I write this letter to you today in response to the Modernization of
Beneficial Ownership Reporting Proposal S7-06-22. The way I am reading
it there are a couple points within the proposal I'd like to personally comment on.

I am a retail investor, I don't have too much experience within the stock market
and the year and a half I have been investing, I've immersed myself within the
inner workings as much as I can.
I simply want a free market for all. So that all retail investors
can have equal access to information so
everyone has a fair shot at financially planning for the future.

I really got involved when the disruption of free market capitalism with the events revolving around 1/28/21. A number of securities were restricted from purchasing and placed into a position close only situation across many brokers. In that short time period there were billions
moved to bail out melvin capital by citadel and point 72. The entire situation has raised a bunch of eyebrows within the retail investor community.

So regards to Modernization of
Beneficial Ownership Reporting Proposal S7-06-22

Accelerate the filing deadlines for Schedules 13D and 13G beneficial ownership reports

I believe the filing deadlines for 13d and 13g should be as close to a 24 hour time period as possible.
This helps to prevent further corruption from skating settlement dates by being able to transfer debts/liabilites/assets from entity to entity without having to file for things essentially hiding positions.

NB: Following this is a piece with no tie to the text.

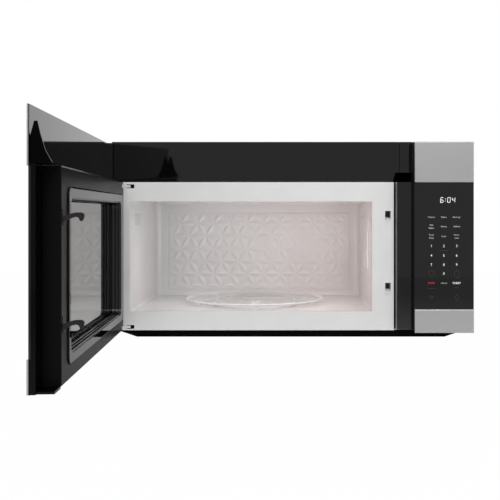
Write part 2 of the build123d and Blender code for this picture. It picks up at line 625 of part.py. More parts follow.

We know that they work together to skate these types of settlements and that its tough to keep track of everything on a daily basis, sounds almost
impossible but I believe that a better software program that files immediately at time of purchase should be the ultimate end goal which I believe is touched on toward the end of this proposal.

Expand the application of Regulation 13D-G to certain derivative securities

\"Accordingly, the proposed amendment would deem holders of such derivative securities to beneficially own the reference securities just as if they held such securities directly.\"

A derivative is not a security and should not be treated as such.

Its opening the door for more unregulated self regulation.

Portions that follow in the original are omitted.